Now none of this is to say Mickelson or Stenson shouldn’t have been in the final pairing on Sunday. It’s hard to argue when two golfers close out the Sunday of a major a combined 14-under par. But it doesn’t mean others couldn’t have been in contention on Saturday if they had the opposite side of the draw. So let’s stamp down the high praise and boasting of how well the Open does finding the true champion and golfer of the year.

You can call it the most fun major to watch, you can call it the most entertaining found of golf you’ve ever seen, you can even call it the best final round in major history… just don’t call it the truest test in golf. Because if a tournament is so reliant on when you tee off, how true a test is it really?

Seth is an avid golfer playing year round in Florida.

15 Comments

15 Comments

  1. Jim

    Jul 24, 2016 at 5:11 am

    Playing against the brunt of the nature is definitely a better test than going against USGA’s sadistic 6-inch rough made on purpose to make life difficult for no absolute reason.

  2. TGS

    Jul 21, 2016 at 2:06 am

    Calloway makes equipment that just goes straight and keeps you in play. I find that to be the case with their woods this year. Very straight

  3. Nev

    Jul 20, 2016 at 8:48 pm

    I find it hard to fathom comments about the luck of the draw, when Thursday was a perfect day, yet none of the best golfers in the world failed to take advantage of it. Maybe it is more that some players find it hard to play links courses. I would rather watch golf played on this style of course, rather than watch players trying to hack their way out of 6 inch rough.

  4. Scott

    Jul 20, 2016 at 4:44 pm

    Seth, you whine worse that Sergio Garcia. Correct me if I am wrong, but 1/2 of the field played in identical conditions, yet the best anyone else could muster is 11 strokes behind 2nd place?

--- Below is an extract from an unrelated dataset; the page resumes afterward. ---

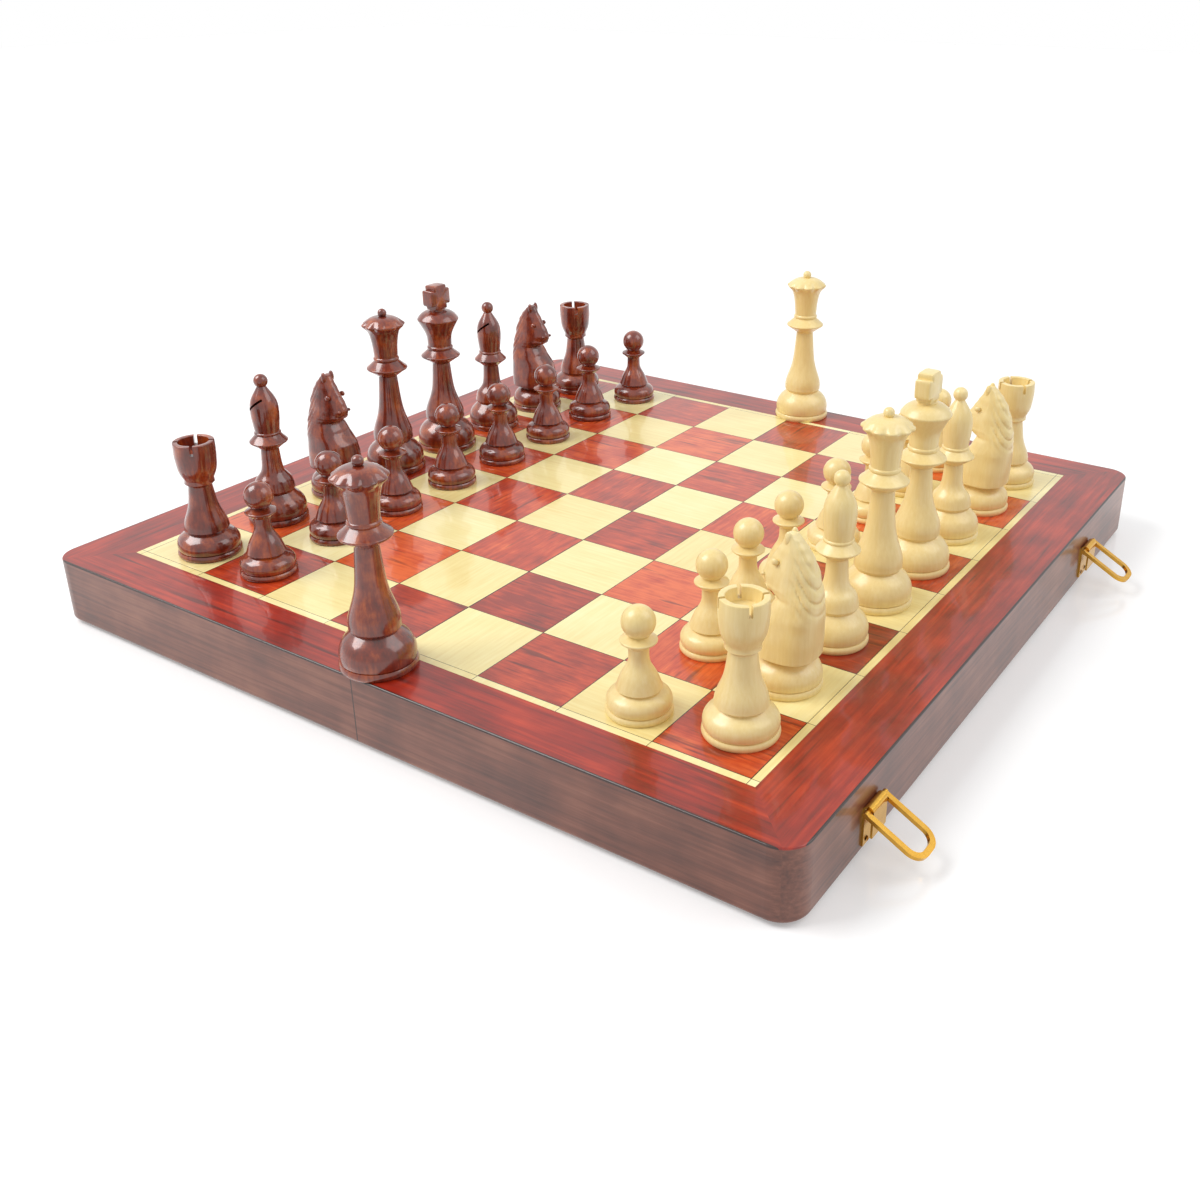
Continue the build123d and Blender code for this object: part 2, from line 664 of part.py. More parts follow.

    i guess the reason is that the golf gods wanted Phil and Henrik to be in one of the best mach play duels in recent history. The golf gods hated everyone else.

  5. matto

    Jul 20, 2016 at 5:31 am

    Phil was absolutely soaked to the bone on Friday. Didn’t look easy to me. A lot of this “bad side of the draw” talk seems to be because the OGWR top 4 didn’t fair well.

  6. Rich

    Jul 20, 2016 at 4:54 am

    Sorry Seth, you’re an idiot. You can’t conclude that The Open is not the truest test of golf if you are not going to define what the truest test is. How can you argue that something does or doesn’t fit the brief, if there is no brief. I’m not saying it is or isn’t, I’m just saying your article gives nothing except your opinion.

    Seems like Golfwrx are just getting articles from more and more sources that are either cheap or rubbish just to fill their quota of new articles. Is golf really that uninteresting these days that we are subjected to rubbish articles like this? God I hope not.

  7. Uno

    Jul 20, 2016 at 3:00 am

    Truest test would be to put these Pros on some Muni track with crappy greens, un-raked bunkers and fairways that don’t run out at all

  8. Jack

    Jul 20, 2016 at 2:45 am

    Yup let’s just have the next Open played on a golf simulator so nobody needs to ever play from another player’s divot, and wind conditions can all be simulated to be exactly the same and fair for everyone. That’ll be a true test of skill. /sarcasm

  9. Pete

    Jul 20, 2016 at 1:03 am

    so 14 shot difference between winner and 3rd bc luck of draw???

    that effect is practically standard in any 4 day stroke play event.

    +1 on the sour grapes, next time cool off for a few days before writing an article!

  10. Rancho

    Jul 20, 2016 at 12:36 am

    Ok, having subjected us to this rubbish OpEd, what is the truest test? Send them all to Topgolf?

  11. RedX

    Jul 19, 2016 at 8:28 pm

    +1 to SV, Philip & Ian’s comments.

    Too much has been made of the disparity in the draw in this Open. Any tee time Thursday was ideal as the course was defenceless all day (bunkers excepted) but highly ranked guys like JDay, Rors & Speith wasted their opportunities to go low. Friday was definitely more lopsided but not easy in the morning either.

    Weather played a significant part in this years US Open through to the cut as it has in other PGA tour events during the year.

    I do think the US players “feel” this a little more generally as they are often not called upon to play in wind and rain as regularly. Lighting is often a factor in the US under these conditions and (sensibly) play is suspended. It is rare in the Open and as such maybe they feel it more keenly when asked to play on and get on with it.

    “Hats off” to Phil as a positive example, shunning the umbrella, donning the wet weather gear and the two gloves in the thick of it Friday and just getting stuck in.

  12. SV

    Jul 19, 2016 at 2:48 pm

    It may be more prevalent in The Open, but weather-wise the luck of the draw can/will have an affect at any tournament. It just happened that this time the current “names” got caught, so some think it is a big deal. Life is not fair. Golf is not fair. Deal with it.
    Yes, The Open is the truest test of golf. It examines each player and asks them to answer the problems put before them. The questions change, but those that are able to answer them get a good grade. Henrik got an A+. Phil got an A. Others, those that missed the cut, got Fs.

  13. Philip

    Jul 19, 2016 at 2:36 pm

    And what tournament doesn’t have this aspect? Based on your argument not one tournament can really claim to offer the truest test of golf because seldom all of the golfers play in the same conditions – especially Thursday and Friday.

  14. Ian

    Jul 19, 2016 at 2:33 pm

    Grumble grumble grumble. Sounds like the sour grapes of realizing that a non-American Major stole the spotlight. Credit where credits due.